Merde alors! C’est plus facile de la pratiquer au quotidien, l’impertinence, que d’«analyser ce qu’est l’impertinence d’aujourd’hui» selon la demande qu’on m’a faite en tant que «jeune garde des agences». Normal. Ça devait arriver quand on est le fondateur d’une agence qui s’appelle Les Gros Mots, on s’expose à ce genre de demande…, mais surtout on en redemande.

La première impertinence de l’impertinence, c’est dans le dictionnaire qu’on la trouve: au départ «caractère de ce qui est déplacé, contraire à la raison, au bon sens», elle est devenue un terme utilisé pour décrire une «manière d’une personne assez osée, assez impudente pour se permettre telle chose». Le Littré nous informe qu’elle concerne «toute référence au sens commun, à la doxa qui donne à une société à une époque donnée un socle culturel commun. De ce fait, toute attitude non-conformiste, dès lors qu’elle choque le sens commun, peut être perçue comme une impertinence.»

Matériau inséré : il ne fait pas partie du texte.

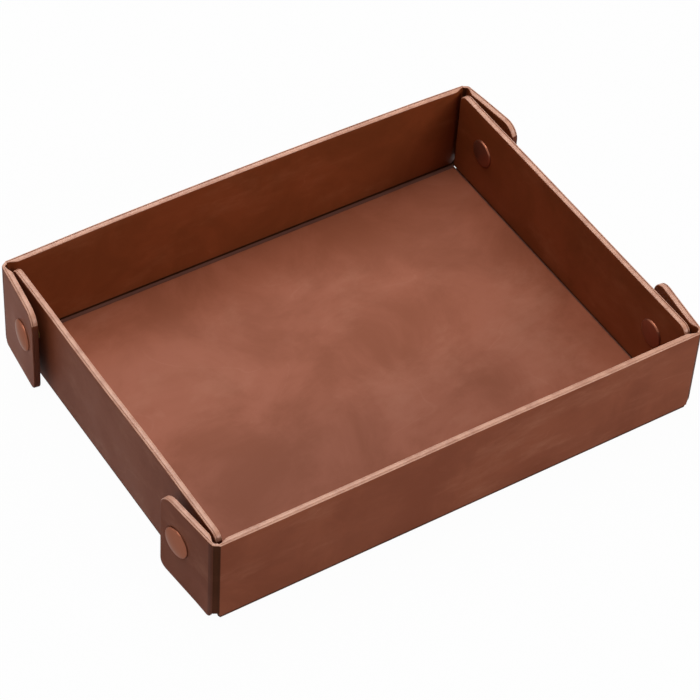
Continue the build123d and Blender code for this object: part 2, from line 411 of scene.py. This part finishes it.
def rounded_off(distance, rounding):
    """How far a face has sunk at this distance from an edge."""
    if distance >= rounding:
        return 0.0
    return rounding - sqrt(max(0.0, rounding**2 - (rounding - distance) ** 2))


def nearest_edges(cut, u, v):
    """The distance from a point to each side of a cut, and to each rounded corner it is near."""
    near = [
        ("left", u - cut.left),
        ("right", cut.right - u),
        ("bottom", v - cut.foot(u)),
        ("top", cut.top - v),
    ]
    for side, x, foot, y, radius in (
        ("left", u - cut.left, "bottom", v - cut.foot(u), cut.left_bottom),
        ("right", cut.right - u, "bottom", v - cut.foot(u), cut.right_bottom),
        ("left", u - cut.left, "top", cut.top - v, cut.left_top),
        ("right", cut.right - u, "top", cut.top - v, cut.right_top),
    ):
        if x < radius and y < radius:
            near.append((side if side in cut.free else foot, radius - hypot(radius - x, radius - y)))
    return near


def sunk(cut, u, v, rounding, only_free=False):
    """How far a point of the sheet's face sinks, for the sides it is near."""
    depths = [0.0]
    for side, distance in nearest_edges(cut, u, v):
        if side in cut.free:
            depths.append(rounded_off(distance, rounding))
        elif not only_free:
            depths.append(rounded_off(distance, min(rounding, crease_rounding)))
    return max(depths)


print("free edges round over by", free_rounding, "mm")

# %% The grid's columns and rows
least_step = 0.012  # a column or row that is nearer to the last one than this is left out


def crowded(start, end, radii_at_start, radii_at_end, spacing):
    """Places from start to end that crowd together where either end rounds off."""
    quarter = [1 - cos(radians(angle)) for angle in range(0, 91, 15)]
    first = {start + radius * q for radius in radii_at_start for q in quarter}
    last = {end - radius * q for radius in radii_at_end for q in quarter}
    between = (max(first), min(last))
    count = max(1, round((between[1] - between[0]) / spacing))
    middle = {between[0] + (between[1] - between[0]) * i / count for i in range(1, count)}
    places = []
    for place in sorted(first | middle | last):
        if not places or place - places[-1] > least_step:
            places.append(place)
    places[-1] = end
    return places


def grid_of(cut, rounding, spacing):
    """The flat sheet's points, column by column, each column from the bottom edge to the top edge."""
    radii_left = (rounding, cut.left_bottom, cut.left_top, 0 if "left" in cut.free else cut.fine)
    radii_right = (rounding, cut.right_bottom, cut.right_top, 0 if "right" in cut.free else cut.fine)
    columns = crowded(cut.left, cut.right, radii_left, radii_right, spacing)
    rows = crowded(cut.bottom, cut.top, (rounding,), (rounding,), spacing)
    grid = []
    for u in columns:
        low, high = cut.foot(u), cut.top
        for x, bottom_radius, top_radius in (
            (u - cut.left, cut.left_bottom, cut.left_top),
            (cut.right - u, cut.right_bottom, cut.right_top),
        ):
            low += rounded_off(x, bottom_radius)
            high -= rounded_off(x, top_radius)
        stretch = (high - low - 2 * rounding) / (cut.top - cut.bottom - 2 * rounding)
        column = []
        for v in rows:
            if v - cut.bottom <= rounding:
                column.append((u, low + v - cut.bottom))
            elif cut.top - v <= rounding:
                column.append((u, high - cut.top + v))
            else:
                column.append((u, low + rounding + (v - cut.bottom - rounding) * stretch))
        grid.append(column)
    return grid


print("columns along a 33 mm tab:", len(grid_of(Cut(0, 33, 0, 46), free_rounding, 2.0)))

# %% The sheet itself
LEATHER, PAINT, WORN_AND_SHADE = range(3)  # a sheet's materials, in the order that its faces count them
painted_share = 0.65  # of a top corner's radius, how far down from the rim the edge paint reaches
painted_sink = 0.12  # of the rounding, how far a face has sunk where the paint begins
sharp_angle = radians(40)


def put_in_scene(name, mesh):
    """Shades a mesh smooth but for its sharp edges, and puts it in the scene."""
    mesh.validate()
    mesh.shade_smooth()
    mesh.set_sharp_from_angle(angle=sharp_angle)
    piece = bpy.data.objects.new(name, mesh)
    bpy.context.scene.collection.objects.link(piece)
    return piece


def sheet(name, cut, face, back, place, leather, paint, face_rounding, back_rounding, spacing):
    """A leather sheet between the depths face and back, as a closed mesh, with its free edges painted.

    Edge paint stays near the rim. Further down a free edge is only burnished.
    """
    grid = grid_of(cut, free_rounding, spacing)
    columns, rows = len(grid), len(grid[0])
    points, at_edge, heights = [], [], []
    for depth, rounding, way in ((face, face_rounding, 1), (back, back_rounding, -1)):
        for column in grid:
            for u, v in column:
                points.append(place(u, v, depth + way * sunk(cut, u, v, rounding)))
                at_edge.append(sunk(cut, u, v, free_rounding, only_free=True))
                heights.append(v)
    loop = [(i, 0) for i in range(columns)]
    loop += [(columns - 1, j) for j in range(1, rows)]
    loop += [(i, rows - 1) for i in range(columns - 2, -1, -1)]
    loop += [(0, j) for j in range(rows - 2, 0, -1)]
    count = columns * rows
    faces = []
    for i in range(columns - 1):
        for j in range(rows - 1):
            a, b = i * rows + j, (i + 1) * rows + j
            faces.append((a, b, b + 1, a + 1))
            faces.append((count + a, count + a + 1, count + b + 1, count + b))
    for (i, j), (k, m) in zip(loop, loop[1:] + loop[:1]):
        a, b = i * rows + j, k * rows + m
        faces.append((a, count + a, count + b, b))
    mesh = bpy.data.meshes.new(name)
    mesh.from_pydata(points, [], faces)
    for material in (leather, paint, worn_and_shade_leather):
        mesh.materials.append(material)
    painted_from = cut.top - painted_share * max(cut.left_top, cut.right_top, free_rounding)
    for polygon in mesh.polygons:
        depth = sum(at_edge[v] for v in polygon.vertices) / len(polygon.vertices)
        on_rim = max(heights[v] for v in polygon.vertices) > painted_from
        if depth > free_rounding * painted_sink:
            polygon.material_index = PAINT if on_rim or paint is not edge_paint else WORN_AND_SHADE
    return put_in_scene(name, mesh)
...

Mais si l’impertinence produit la rupture, si l’impertinence est ce qui casse un processus de pensée, et par conséquent ce qui ouvre de nouvelles perspectives de sens, l’impertinence ne serait-elle logiquement pas une arme fatale du publicitaire? Et bien, foutre non, ou alors, comme dirait Coluche, «l’irrespect se perd». Mais où se perd-il donc, cet irrespect?

La vigilance contre la complaisance

Englouti par l’endormissement collectif de notre métier, enseveli sous les petites lâchetés («Ils vont nous embêter à l’ARPP»), sacrifié à force de dérobades («Le client veut pas»), enterré sous les fausses excuses qui tombent comme des vérités divines («Ce n’est pas juste d’un point de vue stratégique»), ou encore assommé par le mauvais planning stratégique qui accumule les cases à cocher dans les briefs comme autant de «tue l’amour». En bref, les mots impertinents sont en voie de disparition, du moins en France.

A force de s’engluer dans le politiquement correct, notre métier se meurt. On assiste à une crise rampante de désamour envers ce métier d’abord par ceux qui le font, crise de foi qui a entraîné logiquement le désamour de ceux qui le subissent. Les meilleurs élèves des grandes écoles ne veulent plus faire de publicité depuis longtemps… Un métier qui sert la soupe, évidemment, ça n’est pas très excitant quand on a vingt-deux ans. Et puis, il suffit de regarder une page de publicité à la télévision ou, pire encore, d’écouter un tunnel de pub radio pour vite comprendre que quelque chose est pourri dans le royaume de la publicité française

Alors oui, chez Les Gros Mots, on applique la célèbre sentence de Nietzsche «Encore un siècle de journalisme et tous les mots pueront» à la publicité pour se forcer à une extrême vigilance vis-à-vis de notre propre capacité à être complaisants… c’est tellement plus facile, tellement moins fatigant…

L’impertinence, c’est mettre en scène la défiance d’un client devant son garagiste car le sujet n’est pas le prix, avec ou sans chat blanc ou humoriste pseudo psy, le seul sujet est qu’aujourd’hui, les garagistes sont considérés comme des escrocs. Et que tant qu’on ne résoudra pas ce problème, aussi dur et direct soit-il, on aura l’impression de mal faire notre métier de publicitaire pour Speedy. 

L’impertinence, c’est se faire censurer par la tartufferie de la régie Métrobus parce qu’on ose faire dire aux jeunes, pour la campagne #PAS QUE de Citadium, «Nous sommes sans filtre», «Nous sommes au pabnier», «Nous sommes WTF». En 2016, on ne peut parler drogues, sexualité ou rapports avec la police en publicité que si l’on est l’INPES ['Institut national de prévention et d'éducation pour la santé]? Résultat, vive l’affichage sauvage qui échappe, ô hypocrisie suprême, à toute censure contre une amende forfaitaire prénégociée…

C’est aussi se faire convoquer des heures durant à l’ARPP [Autorité de régulation professionnelle de la publicité] parce que l’on a décidé de parler des vins du Val-de-Loire comme de gens qui ont un caractère particulier. Et on l’emporte, ruelle par ruelle, moulin par moulin, mot par mot. Merci le dictionnaire des vins, encore une histoire de dictionnaires…

Ou encore assumer l’image dégradée de Flunch chez les CSP+, et utiliser les mots normaux des gens, ces mots qu’on n’ose jamais dans la publicité: «Flunchez friqués, flunchez fauchés.»

Trouble dans le discours

Alors cette tribune est un cri du cœur qui en appelle à prendre à rebours la langue de bois et la pensée convenue, à échapper aux lieux communs, à déconstruire les clichés, à introduire le trouble dans le discours dominant. Soyons intempestifs, ne soyons pas à la mode, mais simples et honnêtes ! Sinon, il restera quoi à la publicité: le marketing? La tech? La data? Les GRP?

Tant qu'il sera pertinent d'être impertinent, tant que Nietzsche sera «d'actualité», tant que Nicole Ferroni fera 12 millions de vues en ne disant que la vérité, la vérité que personne ne dit…, nous continuerons à croire que les publicitaires français ne peuvent pas avoir totalement démissionné, aussi repus de notes de frais, de soirées-champagne gratuit et de week-end cadeaux soient-ils.